On August 3, the Korea Insurance Research Institute released a report titled "Review of the Need to Increase Flexibility in Insurance Company Borrowing," which included these recommendations.


According to the Korea Insurance Research Institute, last year the issuance amount of subordinated bonds and hybrid capital securities reached approximately 8.325 trillion won, marking a record high. This figure was about 2.8 times higher than the previous year and about eight times higher than in 2020. Last year, the issuance interest rate for capital securities was 5.59%, significantly surpassing the average operating asset yield of 3.16%.


The Korea Insurance Research Institute pointed out that the current law imposes overly strict limitations on the purposes for which bonds can be issued. Insurance companies issue subordinated bonds to borrow funds in order to meet financial soundness requirements and maintain adequate liquidity. They issue these bonds in a limited manner to manage their risk-based capital (K-ICS) ratio at an appropriate level or above. Current law does not allow subordinated bonds to be issued for the purpose of raising funds for overseas business expansion.


The Korea Insurance Research Institute also noted that capital regulations for the insurance sector are much stricter than those for other sectors such as banks. Banks face no particular restrictions on the purposes for which they can issue bonds. Insurance companies are only allowed to borrow funds for the purposes of meeting financial soundness standards and maintaining liquidity.


While banks can use a variety of funding instruments such as deposits, call money, and certificates of deposit (CDs), insurance companies rely mainly on the issuance of capital securities, which involve higher funding costs. It is difficult for them to use a range of options such as bonds, repurchase agreements (RPs), or commercial paper issuance.


Even compared to overseas insurers, the requirements and limits for permitted borrowing are relatively strict in Korea. In New York State in the United States, insurance companies are not required to provide company assets as collateral during the borrowing process. In the United Kingdom, there are no special legal restrictions related to funding. Australia does not impose funding limits based on asset type.

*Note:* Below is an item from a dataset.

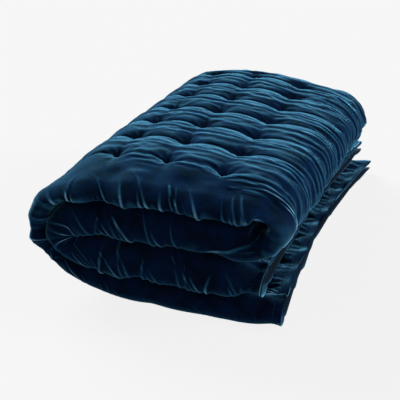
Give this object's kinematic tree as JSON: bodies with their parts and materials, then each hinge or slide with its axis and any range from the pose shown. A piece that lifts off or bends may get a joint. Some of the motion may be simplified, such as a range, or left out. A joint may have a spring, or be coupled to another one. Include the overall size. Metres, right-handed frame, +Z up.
{
  "type": "folded velvet quilt",
  "caption": "Padded velvet throw quilt with stitched tufts, folded in half and then back and forth into a soft, rounded pile with its hems at the side and back.",
  "frame": {"origin": "middle of the footprint, on the surface that the folded quilt lies on", "axes": "+Z up, -Y towards the rounded front faces of the layers, +X towards the two free ends with their hems"},
  "size_m": [0.4394, 0.6998, 0.2142],
  "materials": {
    "velvet": "deep teal navy cotton velvet with a soft directional pile"
  },
  "bodies": {
    "root": {"quilt": "velvet"}
  },
  "joints": []
}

The Korea Insurance Research Institute advised that Korea should also improve its regulations related to insurance company borrowing. Rather than completely abolishing restrictions on borrowing purposes, it recommended that the range of permitted purposes be gradually expanded.


Moon Jaeyoung, a research fellow at the Korea Insurance Research Institute, said, "Allowing subordinated bonds to be issued for a wider range of purposes, such as overseas business expansion and company acquisitions, can encourage more efficient borrowing."